The year was 1965. The two seven-year-old twins came first and second in their Grade One (then Sub A) year-end examinations.

Painona with Tapiwa Nyandoro

They repeated the feat in 1966 in Sub B (now Grade Two) examinations. They never made it into Grade Three (then Standard One). They were withdrawn from school by their parents.

Rumours swirled that due to the Apostolic Faith and the minimal education of their parents, it had been decided by the family that educating the girl child was not a profitable venture; that notwithstanding the little angels’ academic talent. Some said a “prophet” had identified them as his future wives. What horrors awaited them, I never got to know. But the entire Standard One class of 1967 they were supposed to lead was traumatised. To this day the mental scars remain.

NewsDay of December 4 2013 reported that persistent water shortage in Harare’s high population density suburbs was affecting women and girls negatively. Some girls, the report said, had dropped out of school to hunt for water. Such things should never happen.

The irony is that Zanu PF’s free education policy that may have reduced this sort of tragedy for some time helped to bring the economy to its knees in the absence of a viable industrial policy to ensure the needed economic growth beyond 7% per annum to provide the jobs, wages and taxes needed to finance essential social services, the provision of safe water being one, apart, of course, from other public goods such as “free” education and healthcare services.

Good quality education is the best mass empowerment tool. Francis Nhema, the Minister of Youth, Indigenisation and Economic Empowerment, to his credit, trumpets the point.

“There are a few policy questions to which improving the quality of education is not a reasonable answer,” agreed The Economist of October 12, 2013. The latest Grade 7 results, with a 30% pass rate, are thus cause for serious concern.

An analysis of Grade 7 results pre-independence usually showed significant differences in the pass rate between the rural poor and the urban working class.
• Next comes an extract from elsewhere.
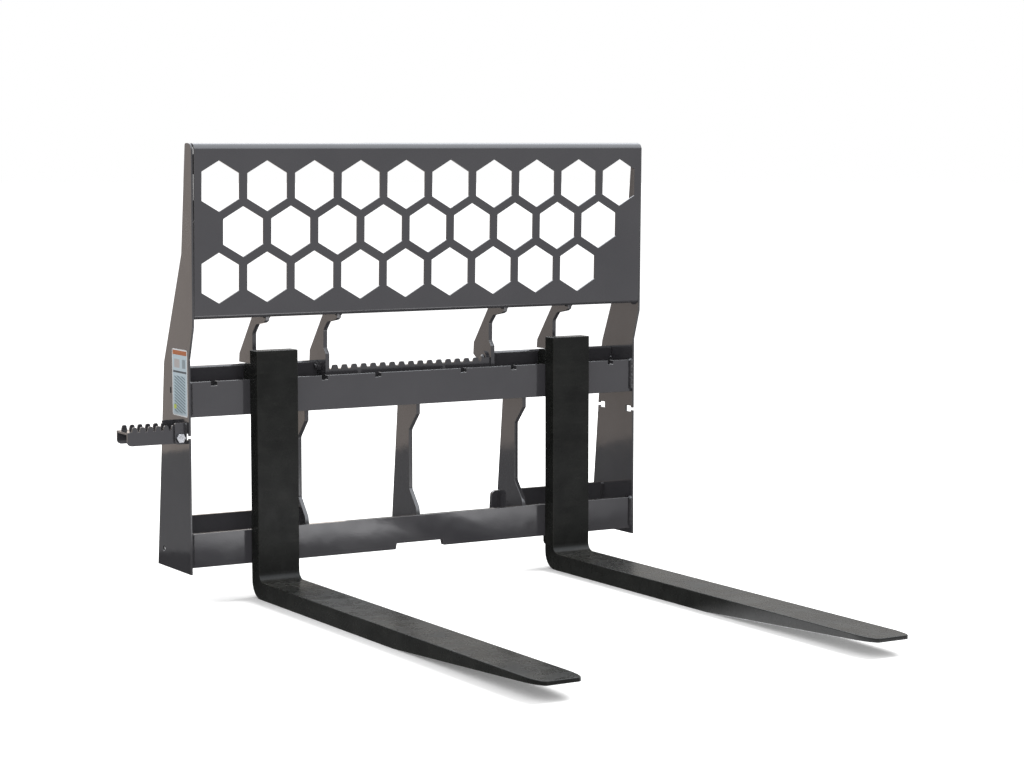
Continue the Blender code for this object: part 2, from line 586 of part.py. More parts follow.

Of late, Matabeleland provinces have lagged behind.

What could be the reasons? Teacher quality, child labour, poor nutrition, shortage of books, disgruntlement among poorly-paid teachers and/or the decaying school infrastructure? Usually, it is a combination of some or all of the lot, and the solution is adequate funding and appropriate teacher selection, training, management and assessment or evaluation.

With no fiscal space for adequate funding of education, the government may have no choice but to consider off-balance sheet funding.
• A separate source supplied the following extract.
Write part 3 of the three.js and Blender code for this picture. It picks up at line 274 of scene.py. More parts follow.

As the following recent advertisement shows, this it may be doing: “The Ministry of Primary and Secondary Education is happy to confirm the date of 4th December 2013 for the National School Infrastructure Expo and Conference to be held at the Harare International Conference Centre under the theme Quality Education in a Growing Economy.”

The expo wished to showcase architectural designs and models of durable, eco-friendly, affordable school structures suitable for different socio-economic environments. Apart from professionals in the build environment, those in banking and financial services were invited to the expo and conference. The ministry may be on to a good thing.

Off-balance sheet financing, similar to the model being used to finance the rehabilitation of the Plumtree to Mutare Highway, may be the way to go.

But the crisis in the education sector requires a speedier approach. The drawings requested could have also targeted specific schools were land for expansion is available such as faith (mission) and government boarding schools where demand for Form One places and for primary school education in a boarding setting is extremely high, due to the known quality of the education they provide.

Infrastructure expansion, to double or treble capacity, and refurbishment in these schools is long overdue. Their expansion is viable business proposition.

The government could float an Education Infrastructure Bond for the infrastructure upgrade and expansion for such targeted “charter” schools.

As demand for places at such schools is high, enhanced revenue from school fees and development levies could then be used to pay off the debt.

The challenge is to allow access to these schools by academically gifted children from poor families. Besides, excellent academic talent, regardless of socio-economic background, such as possessed by the two little angels referred to above, enhances the viability of the business proposition, as it reduces risk and grows the school brand. Academically gifted but poor souls, whose parents otherwise would not afford good quality boarding education, should be able to access loans from a government-guaranteed Human Capital Development Bond.

In return, the government would seek the securitisation of a portion of the future earnings of the gifted talent after beneficiary students’ tertiary education. “The key,” according to The Economist of September 16, 2000, “is to unlock those future earnings so that the (talented) children can be free to study (and maybe even play) in the present”.

Such a scheme, where parents make these “negative bequests” on behalf of their children, but with children being the beneficiaries of the proceeds, could have saved the two little girls whose possibly negative bequests may have benefited their parents.

It is time to stop the rot. It also gives the government the opportunity to pour more resources into compulsory primary school education as it pulls out of funding secondary and tertiary education.